[What you should do]:
Output, please, exactly those lines of the listing that come before the line with "return math.atan2(spline_value(1, high)", along with that line itself.

[Supplied data]:
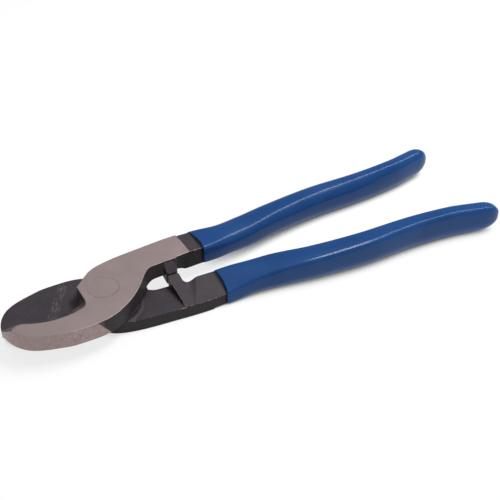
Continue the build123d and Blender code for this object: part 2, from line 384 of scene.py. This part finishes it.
def floor_material():
    """Pale studio table that glows where the tool leaves it open, so shadows stay faint."""
    s = Shader("pale_floor")
    coords = s.add("ShaderNodeTexCoord")
    cloud = s.noise(coords.outputs["Object"], 3.0, 2.0, 0.5)
    open_sky = s.add("ShaderNodeAmbientOcclusion", samples=12)
    open_sky.inputs["Distance"].default_value = SHADE_REACH * MM
    s.set("Base Color", s.mix(cloud, (0.20, 0.20, 0.20, 1.0), (0.22, 0.22, 0.22, 1.0)))
    s.set("Roughness", 0.9)
    s.set("Specular IOR Level", 0.0)
    s.set("Emission Color", (1.0, 1.0, 1.0, 1.0))
    s.set("Emission Strength", s.ramp(open_sky.outputs["AO"], 0.12, 0.5, 0.0, 0.80))
    return s.material


# ---- Grips ----
def spline_value(column, x):
    """Smooth value of one HANDLE column at x, by Catmull-Rom through the stations."""
    last = len(HANDLE) - 1
    index = max(i for i in range(last) if i == 0 or HANDLE[i][0] <= x)
    x0, x1 = HANDLE[index][0], HANDLE[index + 1][0]
    share = (x - x0) / (x1 - x0)

    def slope(i):
        low, high = HANDLE[max(i - 1, 0)], HANDLE[min(i + 1, last)]
        return (high[column] - low[column]) / (high[0] - low[0])

    y0, y1 = HANDLE[index][column], HANDLE[index + 1][column]
    m0, m1 = slope(index) * (x1 - x0), slope(index + 1) * (x1 - x0)
    square, cube = share * share, share ** 3
    return (
        y0 * (2 * cube - 3 * square + 1)
        + m0 * (cube - 2 * square + share)
        + y1 * (3 * square - 2 * cube)
        + m1 * (cube - square)
    )


def station_at(x):
    return [x] + [spline_value(column, x) for column in range(1, 8)]


def heading_at(x):
    step = 0.5
    low = max(x - step, HANDLE[0][0])
    high = min(x + step, HANDLE[-1][0])
    return math.atan2(spline_value(1, high) - spline_value(1, low), high - low)


def ring_points(station, turn, shrink=0.0, bulge=0.0):
    """One ring of the sleeve, in millimetres in the upper half's frame; bulge bows it back."""
    x, y, z, wide, tall, square, slant, taper = station
    points = []
    for index in range(SEGMENTS):
        angle = 2 * math.pi * index / SEGMENTS
        c, sn = math.cos(angle), math.sin(angle)
        power = 2 / (square + (UNDER_SQUARENESS if sn < 0 < c else 0.0))
        side = (wide - shrink) * math.copysign(abs(c) ** power, c)
        rise = math.copysign(abs(sn) ** power, sn)
        up = slant * side + (tall - shrink - taper * side) * rise
        bow = bulge * (1.0 - (side / wide) ** 2)
        points.append((x + bow - side * math.sin(turn), y + side * math.cos(turn), z + up))
    return points


def grip_rings():
    """Rings from inside the front lip, over it, along the handle and round the end."""
    first, last = HANDLE[0][0], HANDLE[-1][0]
    start, start_turn = station_at(first), heading_at(first)
    rings = []

    def lip_ring(ahead, shrink):
        station = station_at(max(first, first + ahead))
        station[0] = first + ahead
        rings.append(ring_points(station, start_turn, shrink, LIP_BULGE))

    lip_ring(LIP_DEPTH, LIP_WALL)
    lip_ring(LIP_DEPTH * 0.5, LIP_WALL)
    for step in range(9):
        angle = math.pi * step / 8
        ahead = LIP_ROUND * (1 - math.sin(angle))
        lip_ring(ahead, LIP_WALL / 2 * (1 + math.cos(angle)))
    for step in range(1, RINGS + 1):
        x = first + LIP_ROUND + (last - first - LIP_ROUND) * step / RINGS
        bulge = LIP_BULGE * max(0.0, 1.0 - (x - first) / BULGE_REACH)
        rings.append(ring_points(station_at(x), heading_at(x), bulge=bulge))
    end, turn = station_at(last), heading_at(last)
    for step in range(1, TIP_RINGS):
        angle = math.pi / 2 * step / TIP_RINGS
        ahead = (TIP_X - last) * math.sin(angle)
        size = math.cos(angle) ** 0.8
        station = list(end)
        station[0] += ahead
        station[1] += ahead * math.sin(turn)
        station[3] *= size
        station[4] *= size
        rings.append(ring_points(station, turn))
    tip = (TIP_X, end[1] + (TIP_X - last) * math.sin(turn), end[2])
    return rings, tip


def make_grip(name, side, material):
    rings, tip = grip_rings()
    flip = 1 if side > 0 else -1

    def placed(point):
        return (point[0] * MM, flip * point[1] * MM, (flip * point[2] + HALF) * MM)

    vertices = [placed(point) for ring in rings for point in ring] + [placed(tip)]
    faces = []
    for row in range(len(rings) - 1):
        for index in range(SEGMENTS):
            after = (index + 1) % SEGMENTS
            a, b = row * SEGMENTS + index, row * SEGMENTS + after
            faces.append((a, b, b + SEGMENTS, a + SEGMENTS))
    base = (len(rings) - 1) * SEGMENTS
    for index in range(SEGMENTS):
        faces.append((base + index, base + (index + 1) % SEGMENTS, len(vertices) - 1))
    faces.append(tuple(reversed(range(SEGMENTS))))
    mesh = bpy.data.meshes.new(name)
    mesh.from_pydata(vertices, [], faces)
    mesh.update()
    mesh.polygons.foreach_set("use_smooth", [True] * len(mesh.polygons))
    mesh.materials.append(material)
    grip = bpy.data.objects.new(name, mesh)
    bpy.context.scene.collection.objects.link(grip)
    return grip


# ---- Stage ----
def make_camera():
    """The tool from its near side and above, jaws to the left."""
    azimuth, elevation = math.radians(-28.82), math.radians(36.90)
    target, distance = Vector((72.37, 1.94, HALF)), 449.24
    back = Vector(
        (
            math.sin(azimuth) * math.cos(elevation),
            -math.cos(azimuth) * math.cos(elevation),
            math.sin(elevation),
        )
    )
    right = Vector((math.cos(azimuth), math.sin(azimuth), 0.0))
    up = back.cross(right)
    data = bpy.data.cameras.new("camera")
    data.sensor_width = 36.0
    data.lens = 70.30
    data.clip_start, data.clip_end = 0.01, 20.0
    camera = bpy.data.objects.new("camera", data)
    bpy.context.scene.collection.objects.link(camera)
    place = (target + back * distance) * MM
    camera.matrix_world = Matrix(
        (
            (right.x, up.x, back.x, place.x),
            (right.y, up.y, back.y, place.y),
            (right.z, up.z, back.z, place.z),
            (0.0, 0.0, 0.0, 1.0),
        )
    )
    bpy.context.scene.camera = camera


def make_floor():
    half, level = 3.0, -0.05 * MM
    mesh = bpy.data.meshes.new("floor")
    corners = [
        (-half, -half, level),
        (half, -half, level),
        (half, half, level),
        (-half, half, level),
    ]
    mesh.from_pydata(corners, [], [(0, 1, 2, 3)])
    mesh.materials.append(floor_material())
    floor = bpy.data.objects.new("floor", mesh)
    bpy.context.scene.collection.objects.link(floor)


def area_light(name, place, toward, size, radiance):
    """Rectangle of even light, its long side along the tool."""
    data = bpy.data.lights.new(name, "AREA")
    data.shape = "RECTANGLE"
    data.size, data.size_y = size
    data.energy = radiance * math.pi * size[0] * size[1]
    lamp = bpy.data.objects.new(name, data)
    bpy.context.scene.collection.objects.link(lamp)
    back = (Vector(place) - Vector(toward)).normalized()
    along = (Vector((1.0, 0.0, 0.0)) - back * back.x).normalized()
    across = back.cross(along)
    lamp.matrix_world = Matrix(
        (
            (along.x, across.x, back.x, place[0]),
            (along.y, across.y, back.y, place[1]),
            (along.z, across.z, back.z, place[2]),
            (0.0, 0.0, 0.0, 1.0),
        )
    )


def make_light():
    """Two bright boxes over the handles and a broad dim one overhead, in a dim room."""
    world = bpy.data.worlds.new("studio")
    bpy.context.scene.world = world
    world.use_nodes = True
    background = world.node_tree.nodes["Background"]
    background.inputs[0].default_value = (1.0, 1.0, 1.0, 1.0)
    background.inputs[1].default_value = 0.24
    tool = (0.1, 0.0, 0.0)
    area_light("strip", (0.85, 0.10, 0.75), (0.85, 0.0, 0.0), (0.9, 0.16), 9.0)
    area_light("key", (0.36, -0.07, 0.74), (0.36, 0.0, 0.0), (0.22, 0.34), 18.0)
    area_light("soft_box", (0.1, 0.3, 1.5), tool, (1.6, 1.6), 0.5)


def main():
    scene = bpy.context.scene
    scene.view_settings.view_transform = "Standard"
    make_camera()
    make_floor()
    make_light()
    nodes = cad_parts
    for name, material in (
        ("upper_forging", steel_material("upper_steel", 1)),
        ("lower_forging", steel_material("lower_steel", -1)),
        ("pivot_rivet", rivet_material()),
    ):
        nodes[name].data.materials.clear()
        nodes[name].data.materials.append(material)
    vinyl = grip_material()
    for side, body, node in ((1, "upper_half", "upper_grip"), (-1, "lower_half", "lower_grip")):
        grip = make_grip(node + "_sleeve", side, vinyl)
        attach(grip, body)
        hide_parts(node)


main()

[Result of the task]:
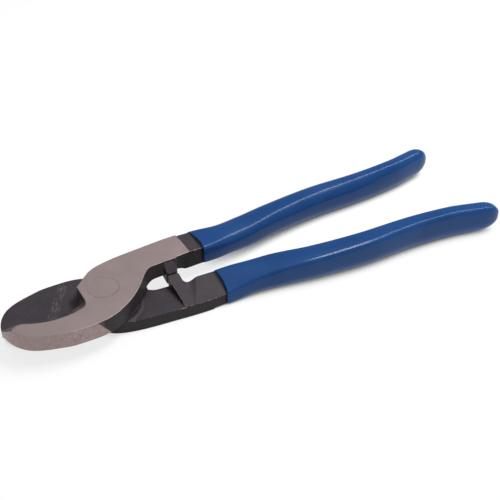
Continue the build123d and Blender code for this object: part 2, from line 384 of scene.py. This part finishes it.
def floor_material():
    """Pale studio table that glows where the tool leaves it open, so shadows stay faint."""
    s = Shader("pale_floor")
    coords = s.add("ShaderNodeTexCoord")
    cloud = s.noise(coords.outputs["Object"], 3.0, 2.0, 0.5)
    open_sky = s.add("ShaderNodeAmbientOcclusion", samples=12)
    open_sky.inputs["Distance"].default_value = SHADE_REACH * MM
    s.set("Base Color", s.mix(cloud, (0.20, 0.20, 0.20, 1.0), (0.22, 0.22, 0.22, 1.0)))
    s.set("Roughness", 0.9)
    s.set("Specular IOR Level", 0.0)
    s.set("Emission Color", (1.0, 1.0, 1.0, 1.0))
    s.set("Emission Strength", s.ramp(open_sky.outputs["AO"], 0.12, 0.5, 0.0, 0.80))
    return s.material


# ---- Grips ----
def spline_value(column, x):
    """Smooth value of one HANDLE column at x, by Catmull-Rom through the stations."""
    last = len(HANDLE) - 1
    index = max(i for i in range(last) if i == 0 or HANDLE[i][0] <= x)
    x0, x1 = HANDLE[index][0], HANDLE[index + 1][0]
    share = (x - x0) / (x1 - x0)

    def slope(i):
        low, high = HANDLE[max(i - 1, 0)], HANDLE[min(i + 1, last)]
        return (high[column] - low[column]) / (high[0] - low[0])

    y0, y1 = HANDLE[index][column], HANDLE[index + 1][column]
    m0, m1 = slope(index) * (x1 - x0), slope(index + 1) * (x1 - x0)
    square, cube = share * share, share ** 3
    return (
        y0 * (2 * cube - 3 * square + 1)
        + m0 * (cube - 2 * square + share)
        + y1 * (3 * square - 2 * cube)
        + m1 * (cube - square)
    )


def station_at(x):
    return [x] + [spline_value(column, x) for column in range(1, 8)]


def heading_at(x):
    step = 0.5
    low = max(x - step, HANDLE[0][0])
    high = min(x + step, HANDLE[-1][0])
    return math.atan2(spline_value(1, high) - spline_value(1, low), high - low)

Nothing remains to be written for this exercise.